README.md

1249. Minimum Remove to Make Valid Parentheses

Given a string s of '(' , ')' and lowercase English characters.

Your task is to remove the minimum number of parentheses ( '(' or ')', in any positions ) so that the resulting parentheses string is valid and return any valid string.
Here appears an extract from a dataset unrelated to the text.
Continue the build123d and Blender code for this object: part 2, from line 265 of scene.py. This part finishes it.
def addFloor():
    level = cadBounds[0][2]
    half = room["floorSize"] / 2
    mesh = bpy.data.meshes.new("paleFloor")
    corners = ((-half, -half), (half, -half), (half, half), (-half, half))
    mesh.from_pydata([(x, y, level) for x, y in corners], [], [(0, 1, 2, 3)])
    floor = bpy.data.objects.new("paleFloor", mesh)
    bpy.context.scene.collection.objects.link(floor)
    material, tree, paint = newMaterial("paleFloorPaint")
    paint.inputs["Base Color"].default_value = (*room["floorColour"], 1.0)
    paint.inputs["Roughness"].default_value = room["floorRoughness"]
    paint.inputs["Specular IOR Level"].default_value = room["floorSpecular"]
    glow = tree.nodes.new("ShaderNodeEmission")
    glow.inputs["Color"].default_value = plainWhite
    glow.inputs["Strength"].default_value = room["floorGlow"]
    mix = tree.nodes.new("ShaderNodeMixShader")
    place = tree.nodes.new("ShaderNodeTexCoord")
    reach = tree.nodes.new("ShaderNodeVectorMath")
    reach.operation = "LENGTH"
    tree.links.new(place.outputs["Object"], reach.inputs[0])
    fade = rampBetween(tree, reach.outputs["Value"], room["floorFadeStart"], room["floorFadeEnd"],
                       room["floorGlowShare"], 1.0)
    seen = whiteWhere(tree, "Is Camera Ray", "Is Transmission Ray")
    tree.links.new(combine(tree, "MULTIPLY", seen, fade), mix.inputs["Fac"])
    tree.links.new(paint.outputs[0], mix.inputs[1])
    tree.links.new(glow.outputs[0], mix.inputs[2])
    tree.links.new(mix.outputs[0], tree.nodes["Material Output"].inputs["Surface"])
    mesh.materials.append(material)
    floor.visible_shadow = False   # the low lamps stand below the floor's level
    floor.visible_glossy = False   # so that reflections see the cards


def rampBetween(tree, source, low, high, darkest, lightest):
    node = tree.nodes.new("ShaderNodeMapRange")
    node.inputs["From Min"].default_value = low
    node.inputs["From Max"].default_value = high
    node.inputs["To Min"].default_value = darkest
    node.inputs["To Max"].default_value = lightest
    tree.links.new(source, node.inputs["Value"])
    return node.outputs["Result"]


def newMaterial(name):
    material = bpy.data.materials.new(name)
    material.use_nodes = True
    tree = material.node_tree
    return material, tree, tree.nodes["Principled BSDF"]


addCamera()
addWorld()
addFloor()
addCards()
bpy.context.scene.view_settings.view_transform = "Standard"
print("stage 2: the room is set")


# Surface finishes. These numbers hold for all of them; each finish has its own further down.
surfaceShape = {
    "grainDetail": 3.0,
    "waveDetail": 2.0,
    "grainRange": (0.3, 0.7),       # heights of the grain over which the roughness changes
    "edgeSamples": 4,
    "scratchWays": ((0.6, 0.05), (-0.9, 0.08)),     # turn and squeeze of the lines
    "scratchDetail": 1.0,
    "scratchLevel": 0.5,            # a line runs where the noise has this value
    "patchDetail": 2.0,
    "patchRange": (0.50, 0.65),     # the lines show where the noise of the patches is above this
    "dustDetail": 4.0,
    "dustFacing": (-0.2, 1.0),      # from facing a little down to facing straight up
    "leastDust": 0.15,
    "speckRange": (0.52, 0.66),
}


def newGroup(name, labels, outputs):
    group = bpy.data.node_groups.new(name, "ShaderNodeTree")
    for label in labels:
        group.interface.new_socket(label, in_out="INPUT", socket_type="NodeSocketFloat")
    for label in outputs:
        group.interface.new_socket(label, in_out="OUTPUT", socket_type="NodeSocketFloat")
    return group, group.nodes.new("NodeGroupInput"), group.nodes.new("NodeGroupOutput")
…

Formally, a parentheses string is valid if and only if:

• It is the empty string, contains only lowercase characters, or
• It can be written as AB (A concatenated with B), where A and B are valid strings, or
• It can be written as (A), where A is a valid string.

Example 1:

Input: s = "lee(t(c)o)de)"
Output: "lee(t(c)o)de"
Explanation: "lee(t(co)de)" , "lee(t(c)ode)" would also be accepted.

Example 2:

Input: s = "a)b(c)d"
Output: "ab(c)d"

Example 3:

Input: s = "))(("
Output: ""
Explanation: An empty string is also valid.

Example 4:

Input: s = "(a(b(c)d)"
Output: "a(b(c)d)"

Constraints:

• 1 <= s.length <= 10^5
• s[i] is one of '(' , ')' and lowercase English letters.

Solutions (Rust)

1. Stack

impl Solution {
    pub fn min_remove_to_make_valid(s: String) -> String {
        let mut lp = vec![];
        let mut ret = vec![];

        for ch in s.bytes() {
            if ch != b')' || lp.len() > 0 {
                ret.push(ch);
            }
            if ch == b'(' {
                lp.push(ret.len() - 1);
            } else if ch == b')' {
                lp.pop();
            }
        }

        while let Some(i) = lp.pop() {
            ret.remove(i);
        }

        String::from_utf8(ret).unwrap()
    }
}